The epitaphios logos is regarded as an almost exclusive Athenian creation, although some early elements of such speeches exist in the epos of Homer and in the lyric poems of Pindar. "Pericles' Funeral Oration", delivered for the war dead during the Peloponnesian War of 431-401 BC, is the earlier extant example of the genre.[1]
History
[edit]The orator Anaximenes of Lampsacus claimed that the funeral oration was first established in the 6th-century BC in Athens by Solon,[2] but this is widely doubted by historians.[3][4] More plausible, but not beyond doubt,[4] is the statement by Dionysius of Halicarnassus that the Athenians instituted the funeral oration "in honour or those who fought at Artemisium, Salamis, and Plataea, and died for their country, or to the glory of their exploits at Marathon."[5]
Thucydides describes in detail the funeral rituals and points out that "the dead are laid in the public sepulchre in the most beautiful suburb of the city, in which those who fall in war are always buried".[6] This suburb was Kerameikos, where there was a monument for all the Athenians fell in battle, except such of them as fought at Marathon.[7]

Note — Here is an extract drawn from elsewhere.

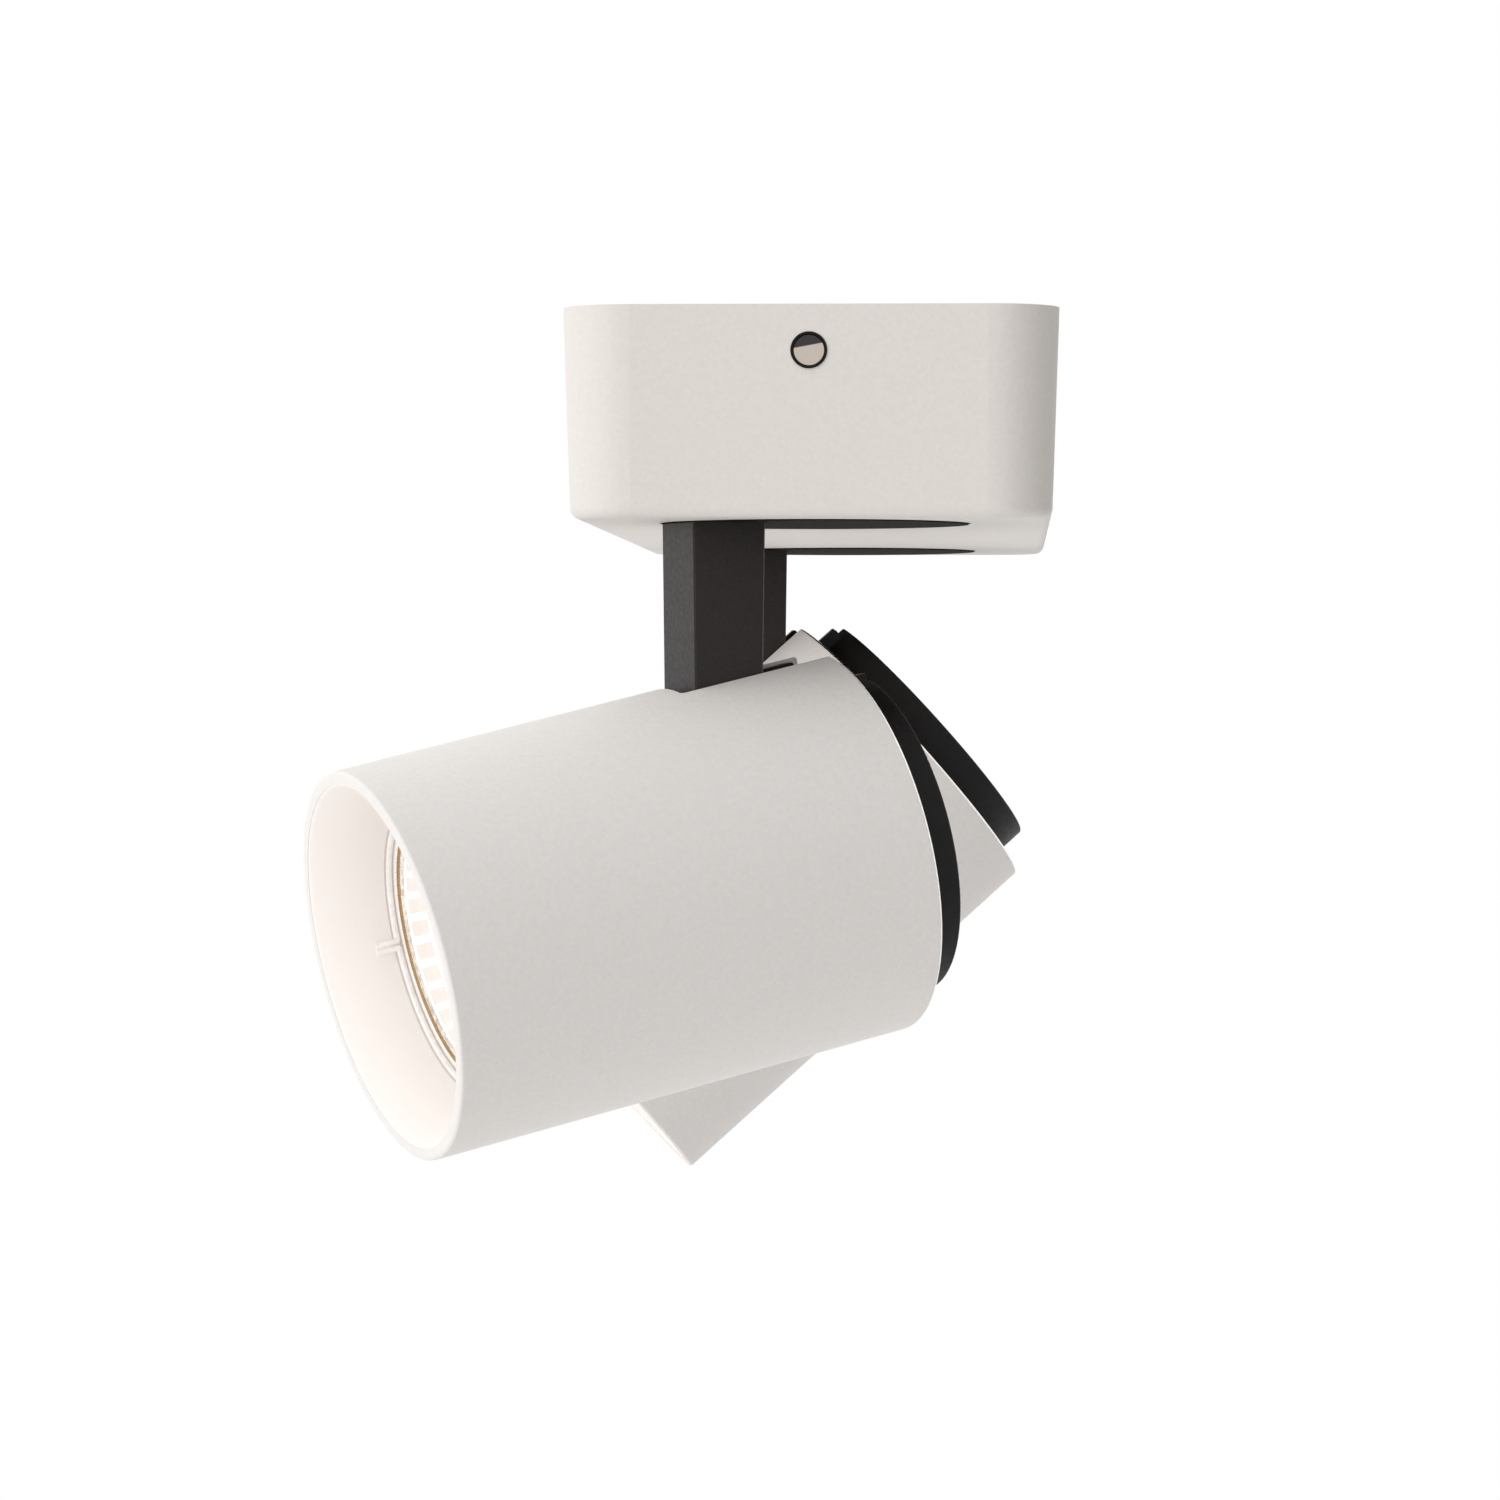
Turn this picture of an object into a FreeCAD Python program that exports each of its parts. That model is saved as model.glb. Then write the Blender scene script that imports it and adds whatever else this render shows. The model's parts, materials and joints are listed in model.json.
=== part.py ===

Historians now believe that the demosion sema (a collective burial site for the war dead) and the epitaphios logos were first established around 470 BC, customs that continued during the Periclean period.[8] The earliest preserved casualty list, giving the names of those who died fighting for their city in a given year, dates to 490–480 BC and it is associated with the battle of Marathon,[9] and white-ground lekythoi depicting funerary scenes started around 470 BC.[10] "Pericles' Funeral Oration", as reported by Thucydides, is the earliest epitaphios presented in full.[11] The burial of the war dead in the first year of the Peloponnesian War is regarded as reflecting the fifth-century dominance of the public co-memorial.[12]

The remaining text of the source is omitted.